Sometimes a single word can send a frightening chill.
In the late 1940s and early ’50s, that word was “polio.” Midlanders who were children or young adults in that era remember the fear.
Only months after opening in 1948, Children’s Memorial Hospital in Omaha devoted the entire first floor of its north wing to polio cases.
Some children, their lungs weakened by the virus, were placed in the huge metal respirators known as iron lungs — a searing image from the era.
Many Midlanders now in their 60s and 70s will remember being forbidden by their parents to go to the movies or swimming pools during that time.
The worst, locally and nationally, arrived in 1952. That’s when the disease struck 2,252 people in Nebraska, 2,564 in Iowa and 57,879 for the country as a whole. Proportionally, The World-Herald reported, the polio incidence in Nebraska was the worst of any single state.
The tide turned in 1955 with the arrival of the vaccination invented by Dr. Jonas Salk, followed in the early 1960s by the oral vaccine developed by Dr. Albert Sabin. It should be remembered, though, that many polio survivors must cope with post-polio syndrome, involving extreme fatigue, muscular failure and difficulty breathing.
We mention this sobering history in order to note something heartening in the latest global health figures.
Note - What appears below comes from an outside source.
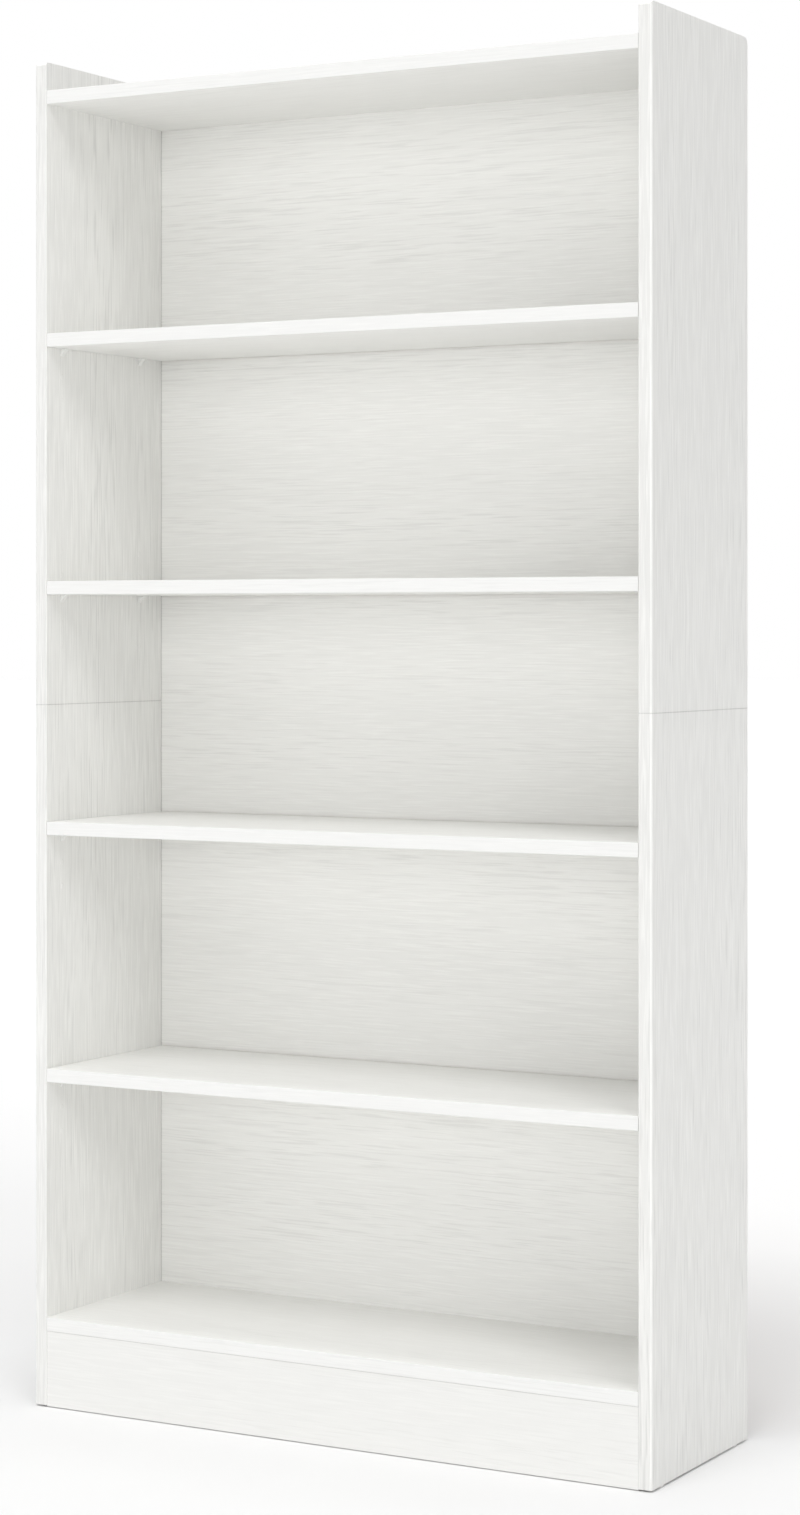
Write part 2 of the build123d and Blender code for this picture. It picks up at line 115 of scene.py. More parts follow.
class BookcaseFinishes(PropertyGroup):
    """Colours of the bookcase's materials, and the relief of its wood-grain foil."""

    foil_white: colour_setting(
        "Foil", "White of the foil on the sides, boards and shelves", (0.93, 0.928, 0.905))
    back_white: colour_setting(
        "Back", "White of the printed front of the thin back panels", (0.955, 0.953, 0.928))
    band_white: colour_setting(
        "Edge band", "White of the tape on the boards' front edges", (0.885, 0.885, 0.87))
    hardboard_brown: colour_setting(
        "Hardboard", "Bare rear of the back panels", (0.33, 0.215, 0.125))
    chipboard_tan: colour_setting(
        "Chipboard", "Bare core where a board's end or rear is not covered", (0.56, 0.42, 0.27))
    plastic_white: colour_setting(
        "White plastic", "Joint strips, caps and glides", (0.92, 0.92, 0.90))
    nylon_white: colour_setting("Support nylon", "Moulded shelf supports", (0.93, 0.93, 0.91))
    zinc_grey: colour_setting("Cast zinc", "Cam locks", (0.46, 0.46, 0.47))
    steel_grey: colour_setting(
        "Plated steel", "Plates, brackets, screws, bolts and nails", (0.58, 0.59, 0.60))
    beech_tan: colour_setting("Beech", "Dowels", (0.62, 0.41, 0.22))
    fibre_width: length_setting(
        "Fibre width", "Width of one embossed line of the grain", 0.0005, 0.01, 0.0022)
    fibre_length: length_setting(
        "Fibre length", "Length of one embossed line of the grain", 0.005, 0.5, 0.060)
    emboss_depth: length_setting(
        "Emboss depth", "Height of the grain's relief", 0, 0.001, 0.00013)
    grain_contrast: FloatProperty(
        name="Grain contrast", description="How much darker the grain's lines are than the foil",
        subtype="FACTOR", min=0, max=1, default=0.13)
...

The vaccination efforts by governments, nonprofit organizations and international health agencies have achieved remarkable results.
In 1980, there were 350,000 polio cases worldwide. By 1995, the number fell to 59,900. By 2000, it was 3,500.
Last year: only 385.
Indeed, the list of “polio-endemic countries” is now down to three nations: Afghanistan, Pakistan and Nigeria.
Sometimes the world proves it’s possible to conquer a big problem. In this case, one vaccination at a time.